Lyft Data Challenge

Ranked 3rd of 250 teams in nationwide data challenge!

The Lyft data challenge was a two part competition open to undergrad and masters students. My friend and I had just finished taking a machine learning class so we were inspired to put our skills to the test! The first part of the competition had us explore the lifetime value of drivers and the factors which influence that value. In our exploratory analysis we found that there is a clear barrier in getting drivers to complete their first 100 rides. This makes sense, since that is the period where the driver is deciding if they like the job. A key realization is that once a driver completes 100 rides, they are 4x less likely to quit. Thus, we decided to explore what factors lead a driver to complete 100 rides, so we trained a decision tree to answer that question. In the third picture you can see that the biggest factors at play are the number of rides completed in the first week, as well as commute/wait time. Essentially we learned that drivers who are active in their first week, and are given high reward rides are most likely to stay.
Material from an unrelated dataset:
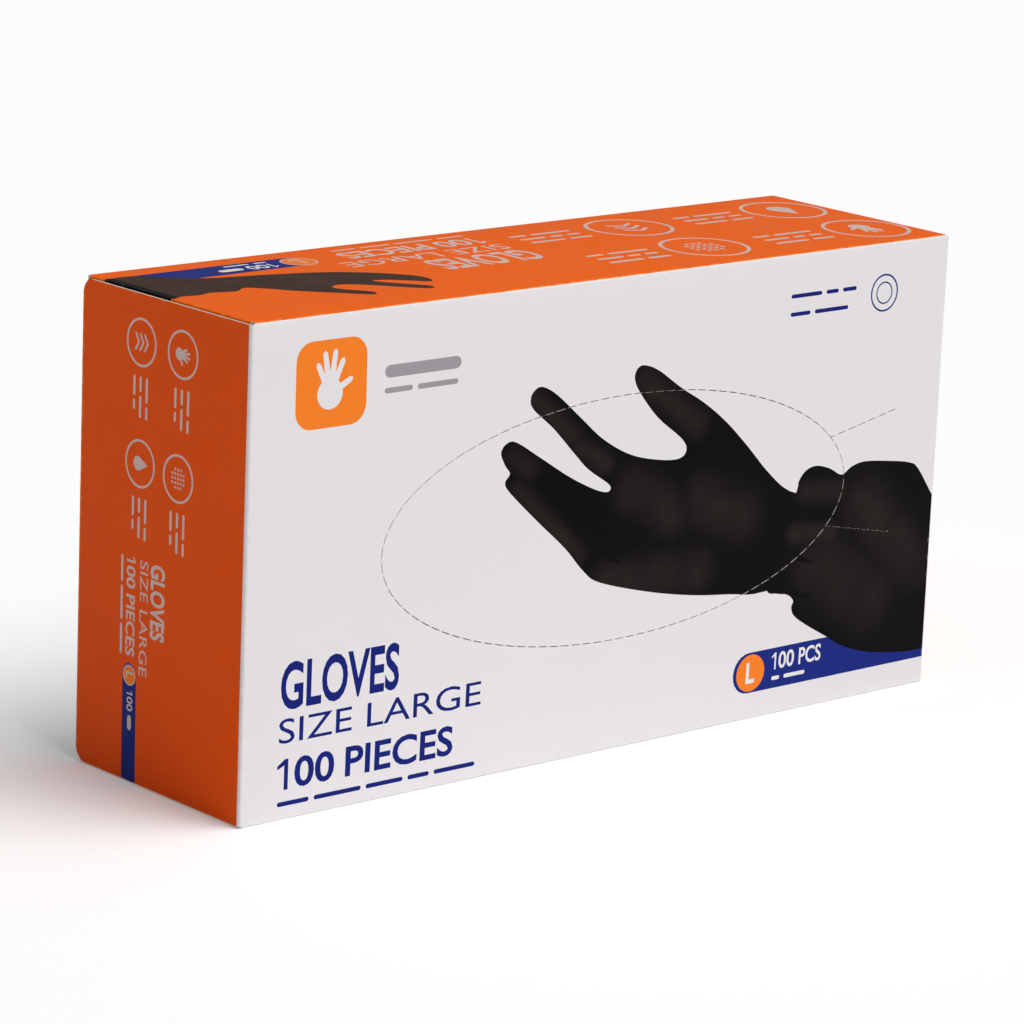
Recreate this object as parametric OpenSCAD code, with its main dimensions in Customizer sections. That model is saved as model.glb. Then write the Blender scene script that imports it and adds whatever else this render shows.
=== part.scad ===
// Folding carton of disposable gloves, with a perforated oval to tear out of its front.
// Origin: middle of the bottom face. +X runs along the length, -Y is the front, +Z is up.

/* [Carton] */
// Outside length of the carton, from end to end
carton_l = 240; // [236:1:264]
// Outside depth of the carton, from front to back
carton_d = 69; // [67:1:80]
// Outside height of the carton as it stands
carton_h = 127; // [126:1:145]
// Thickness of the board
board_t = 0.5; // [0.35:0.05:0.6]
// Free space between two layers of board that move past each other
layer_gap = 0.2; // [0.15:0.05:0.3]

/* [Dispensing window] */
// Half length of the perforated oval
oval_a = 80.8; // [70:0.1:88]
// Half height of the perforated oval
oval_b = 32.7; // [25:0.1:40]
// Distance of the oval's centre from the carton's middle, along its length
oval_x = 3; // [0:0.5:5]
// Height of the oval's centre above the bottom face
oval_z = 63; // [58:0.5:66]
// Width of the cut between the oval and the front panel
kerf = 0.2; // [0.1:0.05:0.3]
// Distance of the thumb tab's fold from the carton's middle
tab_fold_x = 102; // [100:0.5:106]
// Height of the thumb tab at its fold
tab_fold_h = 35; // [30:0.5:40]
// Height of the thumb tab where it meets the oval
tab_tip_h = 24.6; // [20:0.1:28]
// Free space at the thumb tab's fold and along its two tear lines
tab_gap = 0.3; // [0.25:0.05:0.4]

/* [End flaps] */
// Length of the dust flaps, down from the top panel and up from the bottom panel
dust_len = 32; // [20:1:40]
// Angle at which a dust flap's sides draw in
dust_taper = 32; // [29:1:35]
// Part of the carton's depth that an inner flap covers
inner_share = 0.45; // [0.35:0.01:0.48]
// Corner radius of the end flaps
flap_r = 4; // [2:0.5:6]
// Width of the seam flap glued behind the back panel
seam_w = 14; // [10:1:18]
// Thickness of a line of glue
glue_t = 0.1; // [0.05:0.01:0.12]

/* [Gloves] */
// Number of stacks of gloves
stacks = 10; // [10:1:10]
// Number of gloves in a stack
per_stack = 10; // [8:1:10]
// Distance from one glove to the next
glove_pitch = 0.6; // [0.5:0.05:0.6]
// Thickness of a flat glove, which is two walls of film
glove_t = 0.18; // [0.16:0.02:0.26]
// Length of a flat glove, from cuff to middle fingertip
glove_len = 232; // [225:1:232]
// Width of the palm
palm_w = 98; // [90:1:100]

/* [Hidden] */

half_l = carton_l / 2;
half_d = carton_d / 2;
layer = board_t + layer_gap;         // one layer of board with the space behind it
flap_inset = 0.5;                    // end flaps stop short of the top and bottom faces
dust_shoulder = 1;                   // dust flaps start this far inside the carton's corners
seam_inset = 4;                      // the seam flap stops short of both ends
seam_slope = 6;                      // and its corners are cut off over this length
oval_points = 144;
white_print = "#f0ecec";
orange_print = "#e8641f";
bare_board = "#c9c4b8";
glove_black = "#1c1c1e";

// Stack of gloves: its back leans on the seam flap, its front faces the window
stack_back = half_d - 2 * board_t - glue_t - 0.15;
finger_r = 11.6;
cuff_w = palm_w - 6;
thumb_side = 12.2;                   // the thumb's side is wider, so the glove lies this far over

function ellipse_points(a, b) =
    [for (i = [0 : oval_points - 1]) let (t = 360 * i / oval_points) [a * cos(t), b * sin(t)]];

// A flat plate of board in the plane of the front: drawn in X and Z, from y to y + board_t
module upright_plate(y) {
    translate([0, y + board_t, 0]) rotate([90, 0, 0]) linear_extrude(board_t) children();
}

module oval_shape(grow) {
    translate([oval_x, oval_z]) polygon(ellipse_points(oval_a + grow, oval_b + grow));
}

// The thumb tab widens from the oval to its fold. The grow value sets its cut edges.
module tab_outline(grow) {
    tip_x = oval_x + oval_a * 0.9;
    fold = tab_fold_x + grow;
    // The two tear lines start where the oval crosses them
    tip = tab_tip_h / 2 + grow;
    wide = tab_fold_h / 2 + grow;
    difference() {
        translate([0, oval_z])
            polygon([[tip_x, -tip], [fold, -wide], [fold, wide], [tip_x, tip]]);
        oval_shape(kerf / 2);
    }
}

// ---- Carton tube ----

module front_panel() {
    color(white_print) upright_plate(-half_d) difference() {
        translate([-half_l, 0]) square([carton_l, carton_h]);
        oval_shape(kerf / 2);
        tab_outline(0);
    }
}

module back_panel() {
    back_l = carton_l - 2 * layer;
    color(white_print) upright_plate(half_d - board_t)
        translate([-back_l / 2, 0]) square([back_l, carton_h]);
}

// The top and bottom panels stop short of the ends, under the three layers of flaps
module level_panel(z) {
    panel_l = carton_l - 4 * layer;
    panel_d = carton_d - 2 * board_t;
    translate([-panel_l / 2, -panel_d / 2, z]) cube([panel_l, panel_d, board_t]);
}

module top_panel() {
    color(orange_print) level_panel(carton_h - board_t);
}

module bottom_panel() {
    color(orange_print) level_panel(0);
}

// The maker's seam: a flap of the bottom panel, glued to the inside of the back panel
module seam_flap() {
    end_x = half_l - seam_inset;
    color(bare_board) upright_plate(half_d - 2 * board_t - glue_t)
        polygon([[-end_x, board_t], [end_x, board_t],
                 [end_x - seam_slope, board_t + seam_w],
                 [-end_x + seam_slope, board_t + seam_w]]);
}

module seam_glue() {
    glue_l = carton_l - 2 * (seam_inset + seam_slope) - 10;
    glue_w = seam_w - 6;
    color("ivory")
        translate([-glue_l / 2, half_d - board_t - glue_t, board_t + 3])
            cube([glue_l, glue_t, glue_w]);
}

// ---- Dispensing window ----

module tear_out_panel() {
    color(white_print) upright_plate(-half_d) oval_shape(-kerf / 2);
}

module thumb_tab() {
    color(white_print) upright_plate(-half_d) tab_outline(-tab_gap);
}

// ---- End flaps, drawn for the left end and mirrored for the right ----

// A plate in the plane of the end, with its two corners rounded at the far side.
// It runs in Y from y0 to y1, and its outer face is at depth x inside the left end.
module end_plate(x, y0, y1) {
    low = flap_inset;
    high = carton_h - flap_inset;
    far = y1 > y0 ? 1 : -1;
    translate([-half_l + x, 0, 0]) rotate([90, 0, 90]) linear_extrude(board_t) union() {
        translate([min(y0, y1 - far * flap_r), low])
            square([abs(y1 - y0) - flap_r, high - low]);
        translate([min(y0, y1), low + flap_r])
            square([abs(y1 - y0), high - low - 2 * flap_r]);
        for (z = [low + flap_r, high - flap_r])
            translate([y1 - far * flap_r, z]) circle(r = flap_r, $fn = 48);
    }
}

// The outer flap folds on the front panel's edge and covers the whole end
module outer_flap() {
    end_plate(0, -half_d + layer, half_d);
}

// The inner flap folds on the back panel's edge and reaches nearly half-way across
module inner_flap() {
    end_plate(layer, half_d - layer, half_d - inner_share * carton_d);
}

// A dust flap folds on the top panel's edge, and its sides draw in so that it clears the others
module dust_flap() {
    wide = half_d - board_t - dust_shoulder;
    draw_in = (dust_len - layer) * tan(dust_taper);
    top = carton_h - layer;
    translate([-half_l + 2 * layer, 0, 0]) rotate([90, 0, 90]) linear_extrude(board_t)
        polygon([[-wide, top], [-wide + draw_in, carton_h - dust_len],
                 [wide - draw_in, carton_h - dust_len], [wide, top]]);
}

module bottom_dust_flap() {
    translate([0, 0, carton_h]) mirror([0, 0, 1]) dust_flap();
}

// Two stripes of hot-melt glue on the inner flap's outer face
module end_glue() {
    stripe_w = 6;
    near = half_d - inner_share * carton_d + 5;
    for (y = [near, near + 13])
        translate([-half_l + layer - glue_t, y, 18]) cube([glue_t, stripe_w, carton_h - 36]);
}

module left_outer_flap() { color(orange_print) outer_flap(); }
module left_inner_flap() { color(white_print) inner_flap(); }
module left_top_dust_flap() { color(orange_print) dust_flap(); }
module left_bottom_dust_flap() { color(orange_print) bottom_dust_flap(); }
module left_end_glue() { color("ivory") end_glue(); }

module right_outer_flap() { color(orange_print) mirror([1, 0, 0]) outer_flap(); }
module right_inner_flap() { color(white_print) mirror([1, 0, 0]) inner_flap(); }
module right_top_dust_flap() { color(orange_print) mirror([1, 0, 0]) dust_flap(); }
module right_bottom_dust_flap() { color(orange_print) mirror([1, 0, 0]) bottom_dust_flap(); }
module right_end_glue() { color("ivory") mirror([1, 0, 0]) end_glue(); }

// ---- Gloves ----

// A finger starts at a point, runs at an angle to the glove's length, and ends in a half circle
module finger(start, angle, reach, r) {
    translate(start) rotate(angle) {
        translate([0, -r]) square([reach - r, 2 * r]);
        translate([reach - r, 0]) circle(r = r, $fn = 48);
    }
}

// A flat glove in X and Y: the cuff's edge is at x = 0, the fingers point along +X
module glove_outline() {
    palm_start = 78;
    palm_end = 142;
    knuckle = palm_end - 14;
    translate([0, -cuff_w / 2]) square([palm_start + 8, cuff_w]);
    translate([palm_start, -palm_w / 2]) square([palm_end - palm_start - 8, palm_w]);
    // Fingers from the index to the little one: place across the palm, angle and length
    finger([knuckle, 36], 1, 86, finger_r);
    finger([knuckle, 12], 0, glove_len - knuckle, finger_r);
    finger([knuckle, -12], 0, 92, finger_r);
    finger([knuckle, -36], -1, 70, finger_r);
    // The thumb lies close beside the palm
    finger([78, 42], 17, 76, 13);
}

// Every other glove lies the other way round, so that the stack stays level
module glove(index) {
    y = stack_back - (index + 0.5) * glove_pitch;
    turned = index % 2 == 1 ? 180 : 0;
    translate([0, y, carton_h / 2]) rotate([0, turned, 0])
        translate([-glove_len / 2, glove_t / 2, -thumb_side]) rotate([90, 0, 0])
            linear_extrude(glove_t) glove_outline();
}

// Stack 1 is behind the window and stack 10 lies against the back panel
module gloves(stack) {
    first = (stacks - stack) * per_stack;
    color(glove_black) for (i = [0 : per_stack - 1]) glove(first + i);
}

module gloves_01() { gloves(1); }
module gloves_02() { gloves(2); }
module gloves_03() { gloves(3); }
module gloves_04() { gloves(4); }
module gloves_05() { gloves(5); }
module gloves_06() { gloves(6); }
module gloves_07() { gloves(7); }
module gloves_08() { gloves(8); }
module gloves_09() { gloves(9); }
module gloves_10() { gloves(10); }

front_panel();
top_panel();
back_panel();
bottom_panel();
seam_flap();
seam_glue();
tear_out_panel();
thumb_tab();
left_outer_flap();
left_inner_flap();
left_top_dust_flap();
left_bottom_dust_flap();
left_end_glue();
right_outer_flap();
right_inner_flap();
right_top_dust_flap();
right_bottom_dust_flap();
right_end_glue();
gloves_01();
gloves_02();
gloves_03();
gloves_04();
gloves_05();
gloves_06();
gloves_07();
gloves_08();
gloves_09();
gloves_10();
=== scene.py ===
from math import cos, pi, radians, sin, tan, tau

import bmesh
import bpy
from mathutils import Matrix, Vector, kdtree, noise
from mathutils.geometry import delaunay_2d_cdt, interpolate_bezier


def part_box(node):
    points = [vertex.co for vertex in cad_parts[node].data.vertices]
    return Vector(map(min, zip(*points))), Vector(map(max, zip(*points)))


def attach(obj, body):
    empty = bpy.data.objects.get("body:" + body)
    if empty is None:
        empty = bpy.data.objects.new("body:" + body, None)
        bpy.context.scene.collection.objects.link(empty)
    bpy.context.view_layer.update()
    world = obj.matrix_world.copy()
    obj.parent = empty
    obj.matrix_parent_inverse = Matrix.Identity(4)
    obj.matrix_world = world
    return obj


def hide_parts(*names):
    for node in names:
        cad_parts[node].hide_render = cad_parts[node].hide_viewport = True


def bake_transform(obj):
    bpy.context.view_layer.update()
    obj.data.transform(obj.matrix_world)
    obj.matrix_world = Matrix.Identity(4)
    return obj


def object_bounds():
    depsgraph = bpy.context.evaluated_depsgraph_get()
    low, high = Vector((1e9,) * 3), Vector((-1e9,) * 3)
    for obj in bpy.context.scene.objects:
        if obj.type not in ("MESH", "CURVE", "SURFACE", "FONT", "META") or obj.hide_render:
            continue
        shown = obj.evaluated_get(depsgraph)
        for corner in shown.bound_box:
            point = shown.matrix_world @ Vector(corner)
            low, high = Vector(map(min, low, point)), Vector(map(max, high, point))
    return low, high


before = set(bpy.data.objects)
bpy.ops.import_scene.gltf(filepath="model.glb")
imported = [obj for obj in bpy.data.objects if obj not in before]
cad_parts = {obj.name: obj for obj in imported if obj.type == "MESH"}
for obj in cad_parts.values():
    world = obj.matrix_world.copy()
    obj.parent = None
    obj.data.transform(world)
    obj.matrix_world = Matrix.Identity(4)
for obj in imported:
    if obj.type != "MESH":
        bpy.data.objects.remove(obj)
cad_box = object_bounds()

scene = bpy.context.scene
MM = 0.001


# ---- Studio -------------------------------------------------------------------------------
# The carton stands on a plain pale floor in soft light from the front right. The camera stands
# to the left of its front and looks slightly down, through a long lens.

camera_data = bpy.data.cameras.new("camera")
camera_data.sensor_width = 36
camera_data.lens = 160.45
camera = bpy.data.objects.new("camera", camera_data)
scene.collection.objects.link(camera)
camera_place = Vector((-0.7782, -0.8805, 0.3481))
camera_right = Vector((0.757057, -0.652156, 0.039454))
camera_look = Vector((0.640696, 0.729216, -0.240318))
camera_up = camera_right.cross(camera_look)
turn = Matrix((camera_right, camera_up, -camera_look)).transposed()
camera.matrix_world = Matrix.Translation(camera_place) @ turn.to_4x4()
scene.camera = camera


def new_finish(name, **values):
    """A material with the given shader values. Returns it, its node tree and its shader."""
    finish = bpy.data.materials.new(name)
    finish.use_nodes = True
    shader = finish.node_tree.nodes["Principled BSDF"]
    for label, value in values.items():
        shader.inputs[label.replace("_", " ")].default_value = value
    return finish, finish.node_tree, shader


def new_piece(name, bm, *finishes):
    """Turn a bmesh into an object of the scene, with its materials."""
    mesh = bpy.data.meshes.new(name)
    bm.to_mesh(mesh)
    bm.free()
    for finish in finishes:
        mesh.materials.append(finish)
    piece = bpy.data.objects.new(name, mesh)
    scene.collection.objects.link(piece)
    return piece


floor_paint, _, _ = new_finish(
    "floor_paint", Base_Color=(0.95, 0.95, 0.95, 1), Roughness=0.7, Specular_IOR_Level=0.0,
    Emission_Color=(1, 1, 1, 1), Emission_Strength=0.14)
bm = bmesh.new()
bmesh.ops.create_grid(bm, x_segments=2, y_segments=2, size=12)
new_piece("floor", bm, floor_paint)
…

Ultimately our analysis in the first part of this competition advanced us to the final round in San Francisco! The final round was a fast in person challenge, asking us create a clear definition of driver churn. Driver churn is a formal way to say that a driver has quit, as opposed to taking some sort of break. To answer this, I was interested the likelihood of a driver returning given the number of days that have been inactive (see the last picture). This painted a rather clear story, showing us that drivers who are inactive for 22 days are 50% likely to return, thus we used this to define churn. Ultimately, this analysis placed us in 3rd overall, and resulted in both my partner and I earning summer internships at Lyft!